In spite of his Black body and his upbringing, he was conditioned to minimize race and become a “nice white person”.
He shares a quote from sociologist W.E.B. DuBois in The Souls of Black Folks, “One ever feels his two-ness, an American, a Negro; two souls, two thoughts, two unreconciled strivings; two warring ideals in one dark body.” That reference to the Black body is a recurring theme of the book. Yes, it refers to Danté’s own body and his football past, but it also refers to numerous other bodies — dead ones that he saw on video screens.
Throughout his story, he seems to measure time by the deaths of Black men and boys at the hands of police and vigilantes. He references Trayvon Martin, Mike Brown, Alton Sterling, Philando Castile, Stephon Clark, Botham Jean, George Floyd.
It wasn’t just these stories that troubled him, though they did. It was that the white evangelical environment that had told him he was at home was completely uninterested.
The week after Alton was murdered, our sermon series began to explore marriage. Week after week, we heard what God wanted us to do in our singleness, and what God wanted us to reflect in our marriages, and the grace of God for our sins, and the forgiveness of God for our failures.
Not once during any of those Sundays — or any Sundays thereafter — was there any mention of Alton’s name. Never did the sins named include a country that did not know God but did know violence. None of it mentioned what we were going through. We were being taught, week in and week out, how to be Christian. But we were not being taught how to live in America (66).

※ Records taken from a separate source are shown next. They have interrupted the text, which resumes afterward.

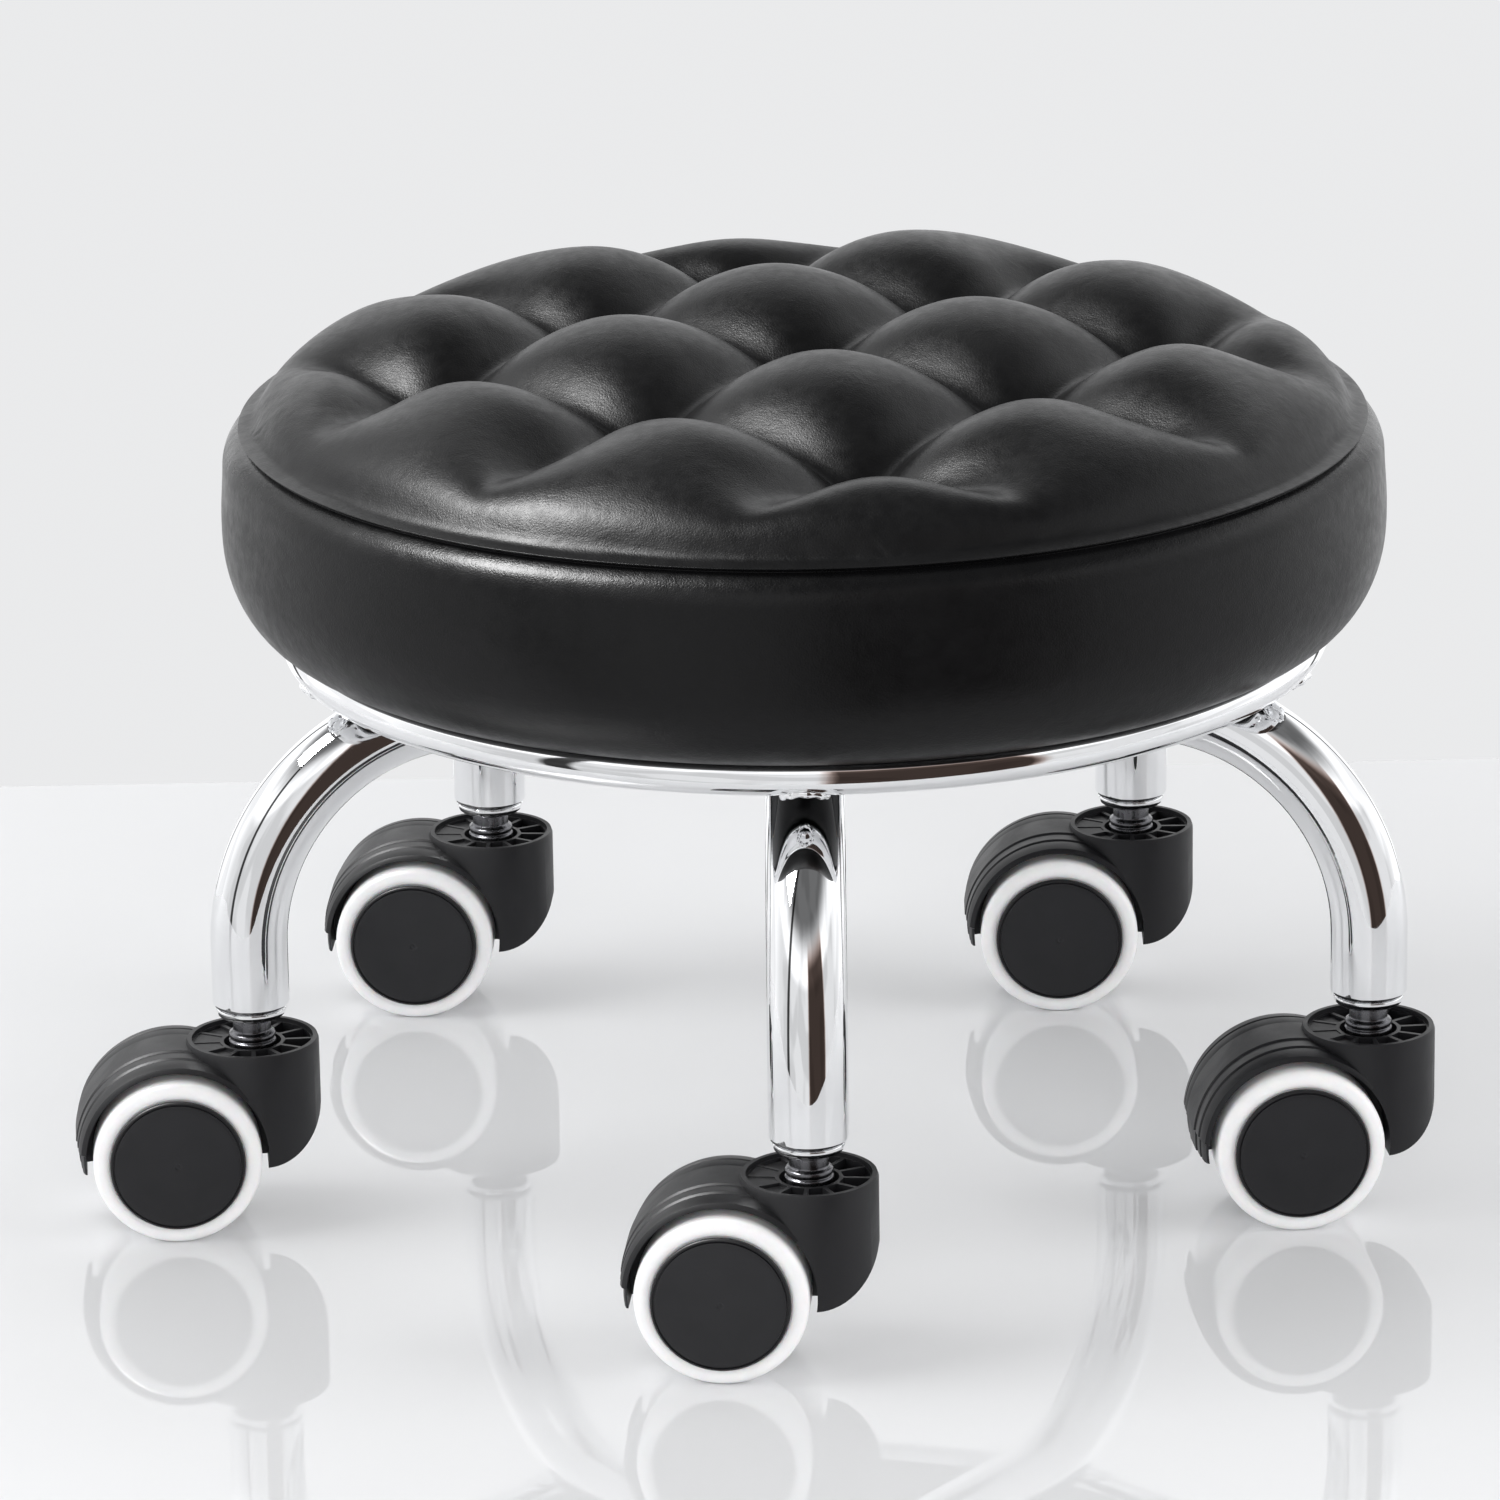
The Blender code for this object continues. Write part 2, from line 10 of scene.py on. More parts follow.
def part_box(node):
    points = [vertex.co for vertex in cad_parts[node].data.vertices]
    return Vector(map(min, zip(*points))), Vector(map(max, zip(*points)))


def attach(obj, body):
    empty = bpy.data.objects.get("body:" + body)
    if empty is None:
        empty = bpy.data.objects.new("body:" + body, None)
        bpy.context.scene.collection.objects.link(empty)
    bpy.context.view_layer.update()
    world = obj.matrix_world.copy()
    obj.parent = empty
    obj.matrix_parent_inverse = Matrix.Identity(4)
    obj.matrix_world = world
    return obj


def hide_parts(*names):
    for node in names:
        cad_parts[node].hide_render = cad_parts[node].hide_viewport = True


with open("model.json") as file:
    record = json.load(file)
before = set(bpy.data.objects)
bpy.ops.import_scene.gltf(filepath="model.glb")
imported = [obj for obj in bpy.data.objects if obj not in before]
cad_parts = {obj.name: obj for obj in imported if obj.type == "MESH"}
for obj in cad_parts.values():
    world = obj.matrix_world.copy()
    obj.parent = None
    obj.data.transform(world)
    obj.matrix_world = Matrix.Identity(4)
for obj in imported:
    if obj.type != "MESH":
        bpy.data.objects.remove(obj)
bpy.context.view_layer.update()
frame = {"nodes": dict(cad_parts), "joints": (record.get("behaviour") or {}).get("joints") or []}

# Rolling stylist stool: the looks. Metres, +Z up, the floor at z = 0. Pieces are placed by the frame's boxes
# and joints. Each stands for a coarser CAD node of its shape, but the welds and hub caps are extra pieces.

STOOL = "stool_frame"
PLACES = ("front", "right", "back_right", "back_left", "left")
GAP = 0.0003


def middle_of(node):
    low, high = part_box(node)
    return (low + high) / 2


def joint_point(name):
    return Vector(next(joint["pos_m"] for joint in frame["joints"] if joint["name"] == name))


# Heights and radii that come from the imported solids.
HUB_LOW, HUB_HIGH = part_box("centre_hub")
AXIS = Vector((middle_of("centre_hub").x, middle_of("centre_hub").y, 0))
HUB_RADIUS = (HUB_HIGH.y - HUB_LOW.y) / 2
HUB_Z = HUB_LOW.z
TUBE_TOP_Z = HUB_HIGH.z
TUBE_RADIUS = (TUBE_TOP_Z - HUB_Z) / 2
RUN_Z = TUBE_TOP_Z - TUBE_RADIUS
TUBE_FOOT_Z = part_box("leg_front")[0].z
FEET = {place: joint_point(f"swivel_{place}").xy for place in PLACES}
LEG_CIRCLE_RADIUS = (FEET["front"] - AXIS.xy).length
BOARD_LOW, BOARD_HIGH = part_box("seat_board")
BOARD_RADIUS = (BOARD_HIGH.x - BOARD_LOW.x) / 2
BOARD_Z = BOARD_LOW.z
BOARD_TOP_Z = BOARD_HIGH.z
PLATE_LOW, PLATE_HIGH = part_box("mounting_plate")
PLATE_RADIUS = (PLATE_HIGH.x - PLATE_LOW.x) / 2
HEM_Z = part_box("seat_cover")[0].z
WHEEL_RADIUS = joint_point("roll_front_a").z
TRAIL = (joint_point("roll_front_a") - joint_point("swivel_front")).xy.length

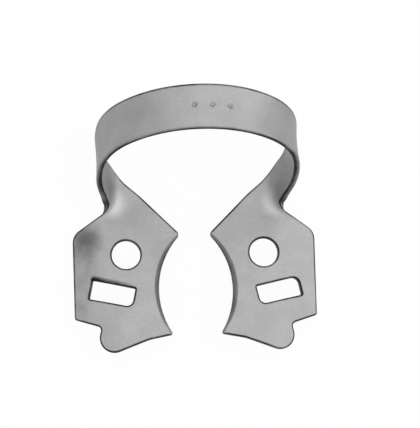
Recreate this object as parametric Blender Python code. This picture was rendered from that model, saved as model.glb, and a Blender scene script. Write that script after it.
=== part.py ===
"""Rubber dam clamp: one steel sheet, punched flat and then formed.

The blank is drawn flat, as it is punched: X runs along the strip that becomes the bow, Y across it
towards the distal side, and Z is the sheet's thickness, with the bow's outer face at +Z. The
forming steps then bend it: each neck, each wing, and last the bow. Metres, +Z up at the end.
"""
import math

import bmesh
import bpy
from mathutils import Matrix, Vector

MM = 0.001

# Sheet
THICKNESS = 0.65 * MM
EDGE_ROUND = 0.1 * MM

# Bow, bent from a straight strip: a crown, two tighter shoulders and two legs that turn in
BOW_WIDTH = 5.3 * MM
CROWN_RADIUS = 11.6 * MM
CROWN_ANGLE = math.radians(43.0)
SHOULDER_RADIUS = 8.65 * MM
SHOULDER_ANGLE = math.radians(38.2)
LEG_RADIUS = 16.8 * MM
LEG_ANGLE = math.radians(25.7)
LEG_STRAIGHT = 2.3 * MM
BOW_LEAN = math.radians(17.0)
BOW_FLARE = 0.16 * MM

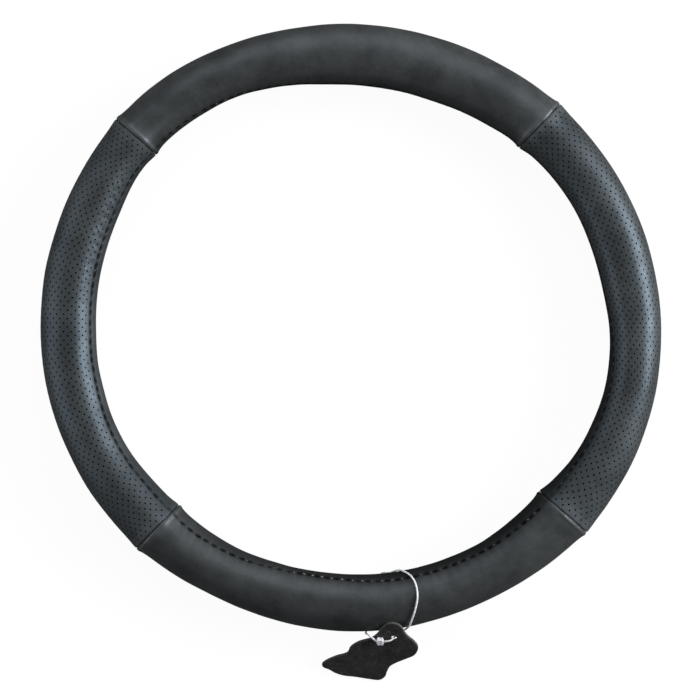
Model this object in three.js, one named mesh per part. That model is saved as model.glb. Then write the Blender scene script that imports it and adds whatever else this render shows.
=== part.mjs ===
// Steering wheel cover, lying on a table with its front up: a rubber carrier of C section,
// four leather panels sewn end to end round it, and a leather tag hung on a plastic loop.
// Millimetres, +Z up. The origin is on the table, under the middle of the ring.
// A direction is in degrees round the ring from +X, and a turn is in degrees round its section:
// 0 points at the ring's middle, 90 up, 180 outward and 270 down.

import * as THREE from 'three';

// The ring's oval, seen from above
const RING_LONG = 386;
const RING_SHORT = 375;
const LONG_DIRECTION = 157;
const SEAMS = [46.8, 138.4, 225.9, 319.1];

// What the soft ring does besides, where it lies: [direction, millimetres or degrees]
const EDGE_SHIFT = [
  [0, 0.5], [40, 0.9], [70, 0], [104, -0.2], [130, 1.6], [160, -0.5], [180, 0],
  [190, 0.7], [220, 1.7], [247, -0.7], [268, 0.1], [298, -1.5], [325, 0.7],
];
const EXTRA_WIDTH = [
  [0, -1.7], [13, 0.2], [30, -0.4], [75, 4.3], [92, 3.6], [116, -2], [126, -2.2], [141, -2.5],
  [158, 0], [180, 1], [205, 0.7], [222, 3], [243, 0.2], [268, 2.6], [299, 1.6], [318, 4.8],
  [337, -0.4], [350, -2.6],
];
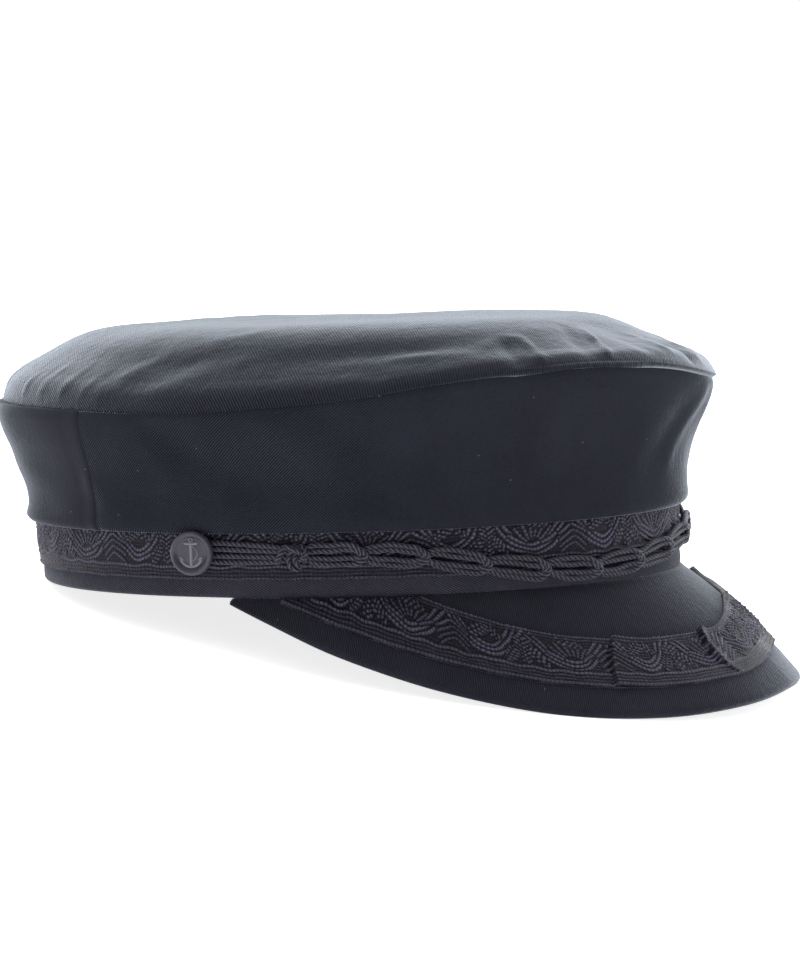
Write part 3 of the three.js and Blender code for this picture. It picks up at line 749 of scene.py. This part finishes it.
def band_braid():
    around_length = ARC_LENGTHS[-1] * 2
    share = np.linspace(0, 1, 1641)
    angle = np.interp(share * around_length - around_length / 2, ARC_LENGTHS, ARC_ANGLES)
    rows = np.r_[0, np.linspace(0.12, 14.6, 50), 16, 17.3, RIBBON_WIDTH]
    u, v = np.meshgrid(share * round(around_length / REPEAT) * REPEAT, rows, indexing="ij")
    relief = braid_height(*drawn_askew(u, v))
    face = ribbon_face(relief, np.minimum(v, RIBBON_WIDTH - v)) + 0.15 * ripple(u, v, 26, 31)
    face[-1], relief[-1] = face[0], relief[0]
    scallop = 0.2 * np.sin(2 * math.pi * u / 1.6) * np.exp(-v / 0.4)
    outer = band_point(angle[:, None], face, HEM + v + scallop)[:-1]
    inner = band_point(angle[:, None], CLEARANCE * 0.3, HEM + np.array([0, RIBBON_WIDTH]))[:-1]
    return shell("band_braid_ribbon", outer, inner, np.stack([u, v], -1), True, relief[:-1])


# Folds across the peak's ribbon where it is taken in round the curve: the angles where each one crosses the
# ribbon's outer and inner edge, how far it bends between them, how far it stands up, how far it runs out on
# its flat side, towards the front centre, and how much of it fades near the ribbon's outer edge
PLEATS = table_rows("outer inner bow height tail fade", (
    (36.1, 32.6, 0.6, 1.1, 7.0, 0.0),
    (12.2, 14.2, 2.4, 1.8, 3.6, 0.75),
    (-13.0, -12.0, 0.5, 1.2, 4.5, 0.6),
    (-37.5, -35.0, -0.6, 1.1, 6.0, 0.2),
))


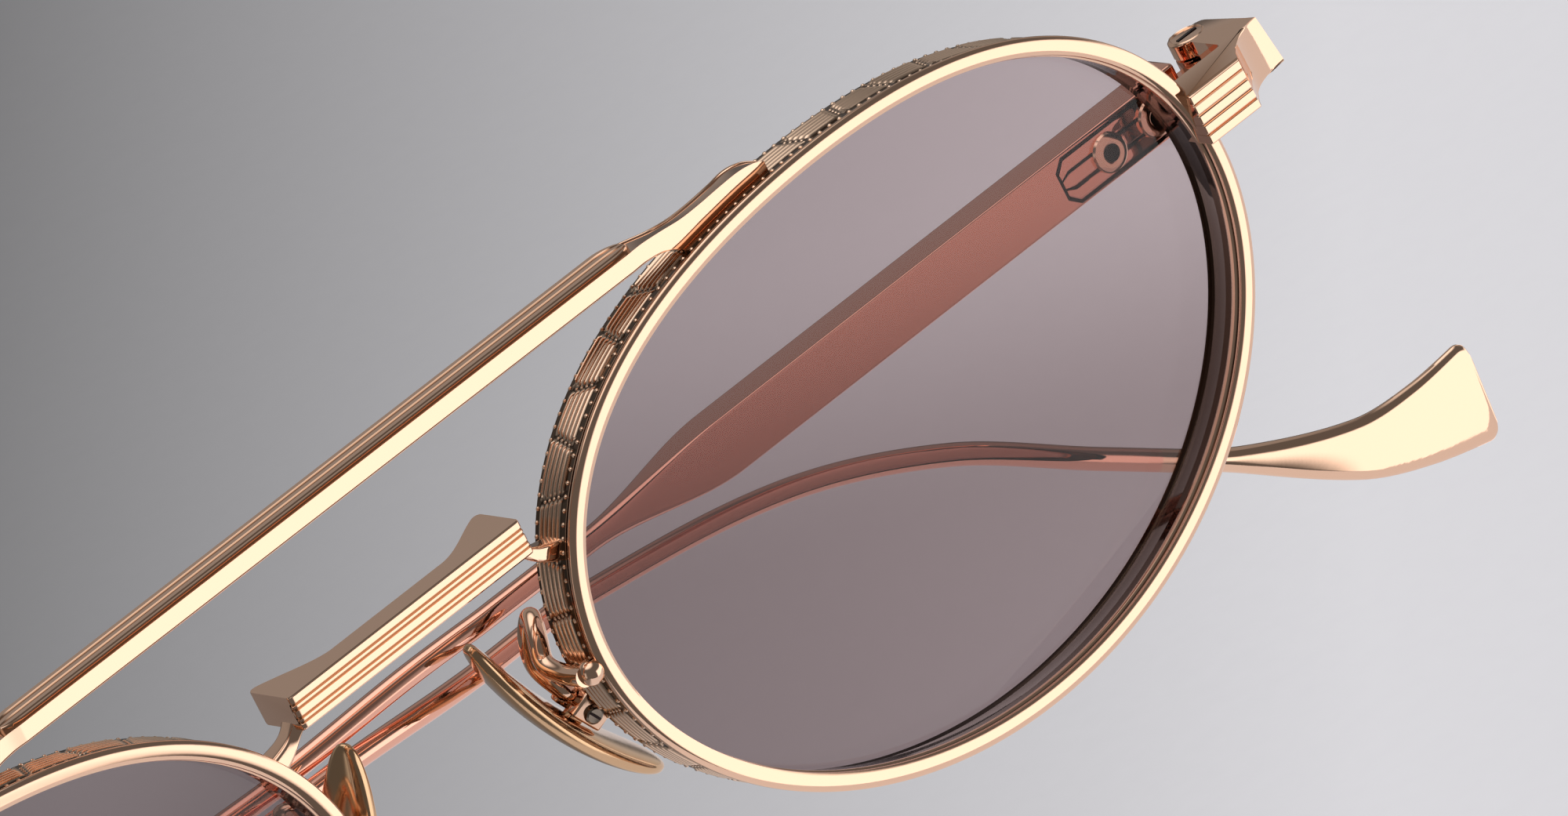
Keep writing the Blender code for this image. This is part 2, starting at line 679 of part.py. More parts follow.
def build_rim_screw(name, side, parts):
    """Small screw under the end piece that closes the rim around its lens."""
    head_top = RIM_SCREW_SUNK + RIM_SCREW_HEAD_HEIGHT
    profile = [
        (0.0, RIM_SCREW_LENGTH),
        (RIM_SCREW_RADIUS, RIM_SCREW_LENGTH),
        (RIM_SCREW_RADIUS, head_top),
        (RIM_SCREW_HEAD, head_top),
        (RIM_SCREW_HEAD, RIM_SCREW_SUNK),
        (0.0, RIM_SCREW_SUNK),
    ]
    screw = screw_profile(name, profile, parts, STEEL, 14)
    screw.location = (side * (RIM_SIDE_X + RIM_SCREW_INSET), rim_screw_y(), END_TOP - END_HEIGHT)
    return screw


def build_hinge_screw(name, parts, hinge):
    """The hinge's pin: a screw with a socketed head sunk in the top knuckle."""
    top = END_HEIGHT / 2 - HINGE_HEAD_SUNK
    low = -END_HEIGHT / 2 + HINGE_SCREW_SHORT
    head_low = top - HINGE_HEAD + HOLE_GAP
    profile = [
        (0.0, top - SOCKET_DEPTH),
        (SOCKET_RADIUS, top - SOCKET_DEPTH),
        (SOCKET_RADIUS, top),
        (HINGE_HEAD_RADIUS, top),
        (HINGE_HEAD_RADIUS, head_low),
        (HINGE_SCREW_RADIUS, head_low),
        (HINGE_SCREW_RADIUS, low),
        (0.0, low),
    ]
    screw = screw_profile(name, profile, parts, GOLD)
    screw.parent = hinge
    return screw


def leaf_outline(side, grow=0.0):
    """Leaf seen from the side, as (along, up): a bevelled tip and a straight root."""
    half = LEAF_HEIGHT / 2 + grow
    tip = LEAF_TIP + grow
    shoulder = tip - LEAF_BEVEL
    root = LEAF_NECK - grow
    points = [
        (root, -half), (shoulder, -half), (tip, -half + LEAF_BEVEL),
        (tip, half - LEAF_BEVEL), (shoulder, half), (root, half),
    ]
    return [(side * (HINGE_X - along), up) for along, up in points]


def upright_plate(name, outline, front, back):
    """An outline in X and Z, extruded along Y from front to back."""
    mesh = plate_mesh(name, outline, -back, -front)
    mesh.transform(Matrix.Rotation(math.pi / 2, 4, "X"))
    return mesh


def build_leaf(name, side, parts, cutters, hinge):
    """Hinge leaf let into the temple's inner face, with the middle knuckle."""
    middle = HINGE_Z - BLADE_DROP
    outline = [(x, middle + z) for x, z in leaf_outline(side)]
    leaf = add_object(name, upright_plate(name, outline, BLADE_Y, BLADE_Y + LEAF_THICK), parts, GOLD)

    half = MIDDLE_KNUCKLE / 2
    inner = -HINGE_BACKSET + KNUCKLE_EASE
    root = LEAF_NECK + NECK_LAP
    tongue = [
        (-root, inner),
        (-KNUCKLE_RADIUS / 4, inner + LEAF_THICK / 2),
        (KNUCKLE_RADIUS / 6, KNUCKLE_RADIUS / 4),
        (-KNUCKLE_RADIUS / 2, KNUCKLE_RADIUS / 2),
        (-KNUCKLE_RADIUS * 4 / 3, inner + LEAF_THICK),
        (-root, inner + LEAF_THICK - 2 * KNUCKLE_EASE),
    ]
    neck_mesh = plate_mesh(name + "_neck", [(side * x, y) for x, y in tongue], -half, half)
    neck = as_cutter(add_object(name + "_neck", neck_mesh, cutters))
    neck.parent = hinge
    knuckle_mesh = turned_mesh(name + "_knuckle", [(KNUCKLE_RADIUS - KNUCKLE_EASE, -half, half)])
    knuckle = as_cutter(add_object(name + "_knuckle", knuckle_mesh, cutters))
    knuckle.parent = hinge
    bore = turned_mesh(name + "_bore", [(HINGE_SCREW_RADIUS + HOLE_GAP, -2 * half, 2 * half)])
    bore_tool = as_cutter(add_object(name + "_bore", bore, cutters))
    bore_tool.parent = hinge
    boolean(leaf, neck, "UNION")
    boolean(leaf, knuckle, "UNION")
    boolean(leaf, bore_tool)
    for number, along in enumerate(LEAF_SCREWS):
        hole = leaf_screw_hole(f"{name}_hole_{number}", side, along, cutters)
        boolean(leaf, hole)
    return leaf


def leaf_screw_place(side, along):
    """Frame of a leaf screw: local Z points forward, out of the temple's inner face."""
    centre = (side * (HINGE_X - along), BLADE_Y, HINGE_Z - BLADE_DROP)
    return Matrix.Translation(centre) @ Matrix.Rotation(math.pi / 2, 4, "X")


def leaf_screw_hole(name, side, along, cutters):
    radius = LEAF_SHANK_RADIUS + HOLE_GAP
    mesh = turned_mesh(name, [(radius, -LEAF_SHANK - HOLE_GAP, MM)], 12)
    hole = as_cutter(add_object(name, mesh, cutters))
    hole.matrix_world = leaf_screw_place(side, along)
    return hole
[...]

His reading patterns shifted to include more Black authors: Baldwin, Cone, Morrison, Angelou, and many others. Still, the white church didn’t get it.
The church we were at said they wanted to be a more diverse church They wanted to accomplish racial reconciliation. After the Trayvon Martin murder, white Christians slowly began to host “conversations” about ways they could bring people together (79).
In that spirit, Danté was asked to lead a small group on race. Their source material would be a book written by John Piper. (Even I would have run away). Danté reflects:
I used to think that talking more about Black life, or even Black faith, was about convincing white people to be better. But that’s too limiting. No — I’ve learned that talking about Blackness is about giving us words; setting our bodies free; living in ways that we feel seen, inspired, protected (128).
As I read the last third of the book with its ongoing references to bodies — Danté’s football past and current running, the bodies of older relatives, the bodies of all those names listed above — my mind went to Ta-Nehisi Coates’ Between the World and Me. He also writes of the way that Blackness in our society is essentially embodied. On my previous (defunct) blog, I write about Coates’ book and acknowledged that I have no referent for what this is like.
Danté underscores this in his final chapter. He is telling the story of a young Black child at a George Floyd protest shouting No justice! No peace! No justice! No peace! He watches he young body give its all. And he writes:
Then I remembered, that was the hope, her Black body, caught between danger and deliverance. She chose to fight for herself, she chose to fight for her people, she chose to scream and to shout and to march and to dance and to throw her hands up and to preach good news and to remember and to shake foundations and rock souls straight, and conjure up ancestral tounges, and hot sweaty sermons, and dark memories, and dear pledges of love, and broken dreams, and epistles of love, and responsible love. She chose to stand in the face of danger, to hold on to some imagination of a better world, to hope in the midst of social suffering. She chose to keep our memory alive. She became good news for us. It was no creed, no phrase, but love, the love of God at work in one small body (250-251).
She stands in stark contrast to the quietude and triumphalism of the white evangelical church with its focus on right thinking while looking away from the face of injustice.
In many ways, this is a great encapsulation of Danté Stewart’s entire memoir. He found himself in White evangelical spaces that were proud to have him in their midst, at least as a representative of someone who shared their thinking. What they didn’t allow was the thinking that arose from his embodied identity.
And we are all worse off because of it.